- [Aim of the exercise]:
Scan the following material for the string "axes" and copy each line in which it appears.
-----
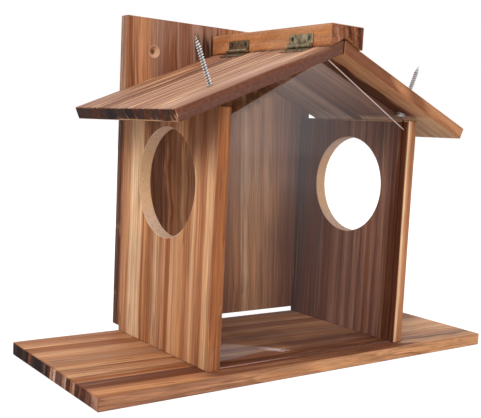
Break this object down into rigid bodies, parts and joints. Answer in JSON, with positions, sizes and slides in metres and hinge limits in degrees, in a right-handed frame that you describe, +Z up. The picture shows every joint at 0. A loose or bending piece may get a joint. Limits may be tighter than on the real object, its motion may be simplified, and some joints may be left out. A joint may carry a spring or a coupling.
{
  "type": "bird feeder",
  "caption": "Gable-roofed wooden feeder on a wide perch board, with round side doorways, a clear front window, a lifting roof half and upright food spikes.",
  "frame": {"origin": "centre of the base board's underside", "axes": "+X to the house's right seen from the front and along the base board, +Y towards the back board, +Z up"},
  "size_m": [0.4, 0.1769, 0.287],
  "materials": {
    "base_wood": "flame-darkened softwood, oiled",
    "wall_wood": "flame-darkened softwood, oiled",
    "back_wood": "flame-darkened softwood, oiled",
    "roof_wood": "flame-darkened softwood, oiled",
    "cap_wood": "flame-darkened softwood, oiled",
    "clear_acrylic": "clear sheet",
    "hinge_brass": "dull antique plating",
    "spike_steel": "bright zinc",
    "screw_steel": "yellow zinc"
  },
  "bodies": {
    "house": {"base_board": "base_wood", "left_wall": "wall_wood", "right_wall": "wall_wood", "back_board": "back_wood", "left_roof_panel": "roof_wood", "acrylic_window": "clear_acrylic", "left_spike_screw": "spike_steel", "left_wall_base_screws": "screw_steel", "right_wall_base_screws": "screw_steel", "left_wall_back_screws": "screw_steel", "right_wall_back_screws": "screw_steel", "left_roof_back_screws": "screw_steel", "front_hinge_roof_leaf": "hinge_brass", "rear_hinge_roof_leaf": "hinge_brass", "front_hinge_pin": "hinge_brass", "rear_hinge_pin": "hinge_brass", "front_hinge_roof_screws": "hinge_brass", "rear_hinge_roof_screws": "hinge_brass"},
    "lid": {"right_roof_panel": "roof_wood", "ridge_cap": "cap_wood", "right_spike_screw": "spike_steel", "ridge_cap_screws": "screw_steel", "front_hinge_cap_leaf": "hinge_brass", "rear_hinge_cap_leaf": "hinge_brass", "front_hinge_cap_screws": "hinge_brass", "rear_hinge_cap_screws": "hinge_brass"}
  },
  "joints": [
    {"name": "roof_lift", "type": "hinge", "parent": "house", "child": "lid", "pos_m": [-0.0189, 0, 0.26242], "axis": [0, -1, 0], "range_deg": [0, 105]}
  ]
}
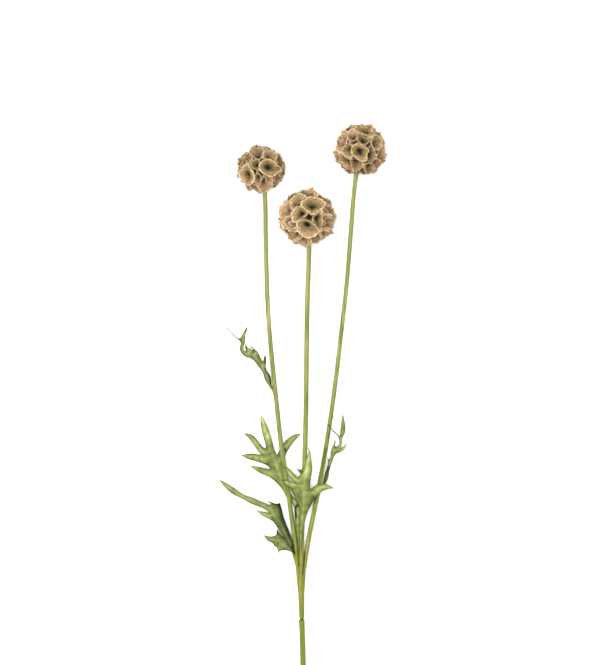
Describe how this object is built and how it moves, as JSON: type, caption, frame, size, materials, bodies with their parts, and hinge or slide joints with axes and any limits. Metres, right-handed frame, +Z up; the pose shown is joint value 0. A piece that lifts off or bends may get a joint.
-----
- [Exercise result]:
  "frame": {"origin": "centre of the base board's underside", "axes": "+X to the house's right seen from the front and along the base board, +Y towards the back board, +Z up"},
Describe how this object is built and how it moves, as JSON: type, caption, frame, size, materials, bodies with their parts, and hinge or slide joints with axes and any limits. Metres, right-handed frame, +Z up; the pose shown is joint value 0. A piece that lifts off or bends may get a joint.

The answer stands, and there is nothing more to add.